What’s next: We have tons of data, and now we just have to analyze them! For now, we have enough visual “data” to let you decide whether you want to add compost to your backyard soil or not.
Your average tomato plants in various conditions at the end of the experiment
It’s inevitable to have some casualties that either died of natural cause or in the hands of Kay’s un-nimble fingers (wait…What? Hands of fingers???) while taking measurements. Sorry, plants. I guess they were too eager to be tossed into the compost pile.
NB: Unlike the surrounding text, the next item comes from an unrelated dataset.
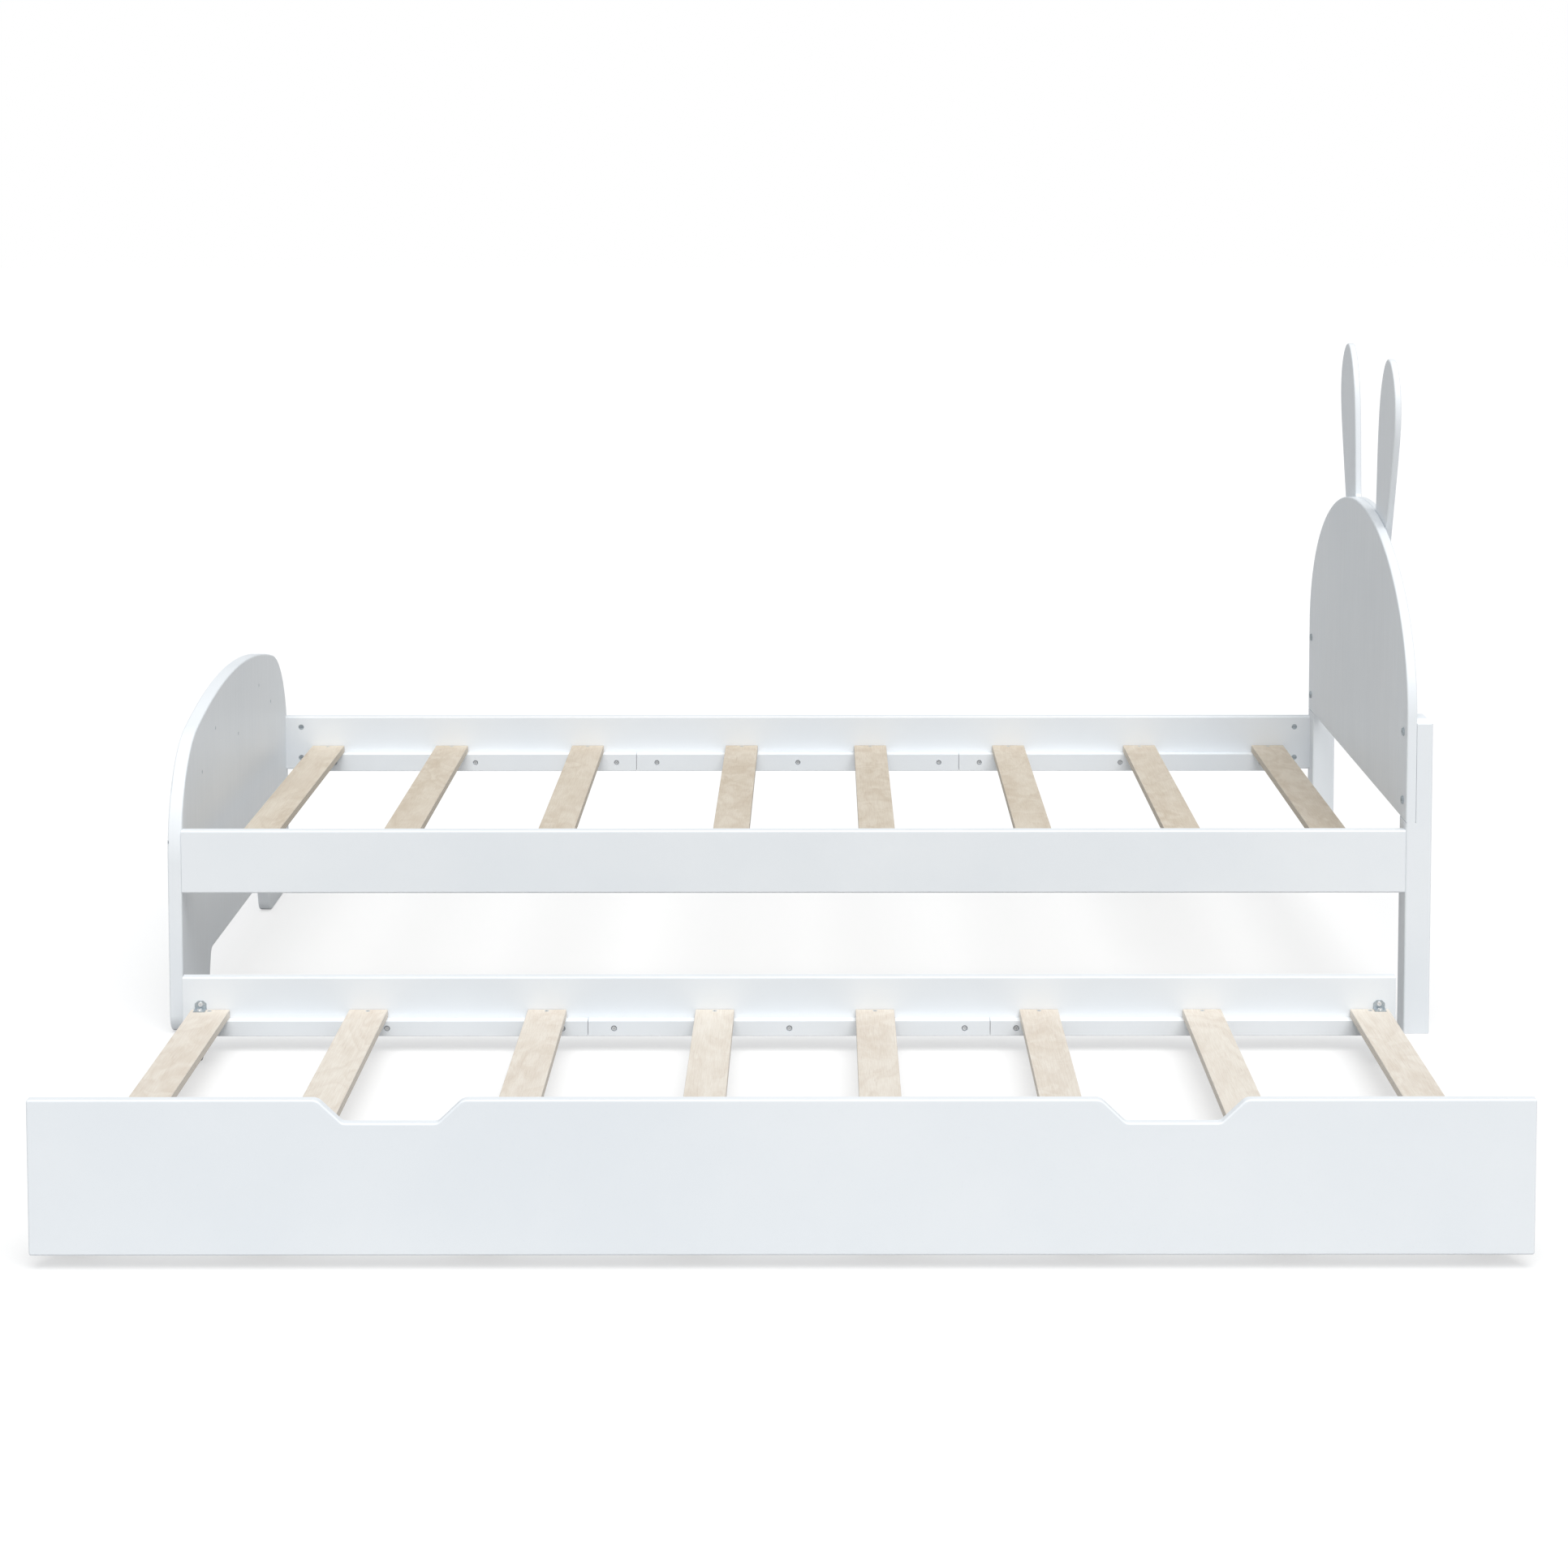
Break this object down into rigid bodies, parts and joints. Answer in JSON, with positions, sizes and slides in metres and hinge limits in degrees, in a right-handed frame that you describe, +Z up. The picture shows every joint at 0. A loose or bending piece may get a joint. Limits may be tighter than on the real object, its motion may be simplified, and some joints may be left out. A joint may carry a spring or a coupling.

0% compost condition at the end of the experiment
Acknowledgements: On behalf of the compost crew I wish to express lots and lots of heartfelt thanks to Professor Jennifer Ruesink and our awesome Greenhouse Manager Doug Ewing, both of whom figured hugely in the conceptualization of this project and supported us in countless ways as we attempt for the first time our very own controlled experiment. I also wish to thank the entire greenhouse staff for their unwavering support in taking care of the plants throughout the course of this experiment. Without their help, this blog post would have been a reflection on a failed experiment. I also wish to thank my wonderful compost crew for helping me at various stages of this experiment, from starting the tomatoes, transplanting the tomato seedlings into the various manipulation conditions, watering the plants, taking weekly height measurements, shooting pictures of the plants, to preparing dry specimens. They are Lola Chevreau, Chi-Yun Lee, Chen Yu-Chiu, Fency, and Angeline Blattenbauer.